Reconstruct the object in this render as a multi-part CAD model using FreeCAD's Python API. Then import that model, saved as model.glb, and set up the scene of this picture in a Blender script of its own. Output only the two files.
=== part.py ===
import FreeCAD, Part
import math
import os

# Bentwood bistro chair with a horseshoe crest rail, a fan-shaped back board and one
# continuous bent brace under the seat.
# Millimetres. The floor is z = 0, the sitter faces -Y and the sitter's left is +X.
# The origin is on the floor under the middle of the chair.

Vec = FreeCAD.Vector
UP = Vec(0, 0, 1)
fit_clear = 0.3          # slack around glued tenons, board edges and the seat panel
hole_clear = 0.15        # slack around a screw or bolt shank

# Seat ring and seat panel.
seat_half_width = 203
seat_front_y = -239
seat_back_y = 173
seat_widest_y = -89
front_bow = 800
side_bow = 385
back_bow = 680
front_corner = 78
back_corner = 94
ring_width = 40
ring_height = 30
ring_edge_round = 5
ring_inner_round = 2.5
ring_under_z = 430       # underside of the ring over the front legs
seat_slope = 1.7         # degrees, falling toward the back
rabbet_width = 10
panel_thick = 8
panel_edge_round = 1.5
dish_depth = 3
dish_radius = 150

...

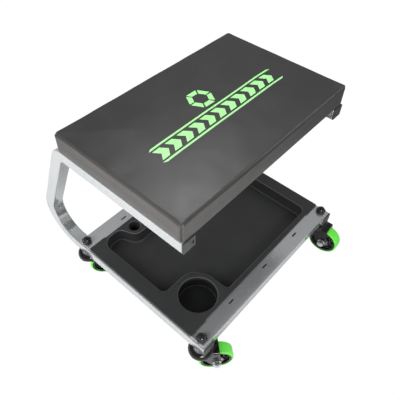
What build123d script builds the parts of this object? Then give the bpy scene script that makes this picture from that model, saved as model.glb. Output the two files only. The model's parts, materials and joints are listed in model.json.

## REQUIRED WORK
Locate the string "that" in the listing above and copy every line where it occurs.

## SOLUTION
Reconstruct the object in this render as a multi-part CAD model using FreeCAD's Python API. Then import that model, saved as model.glb, and set up the scene of this picture in a Blender script of its own. Output only the two files.
What build123d script builds the parts of this object? Then give the bpy scene script that makes this picture from that model, saved as model.glb. Output the two files only. The model's parts, materials and joints are listed in model.json.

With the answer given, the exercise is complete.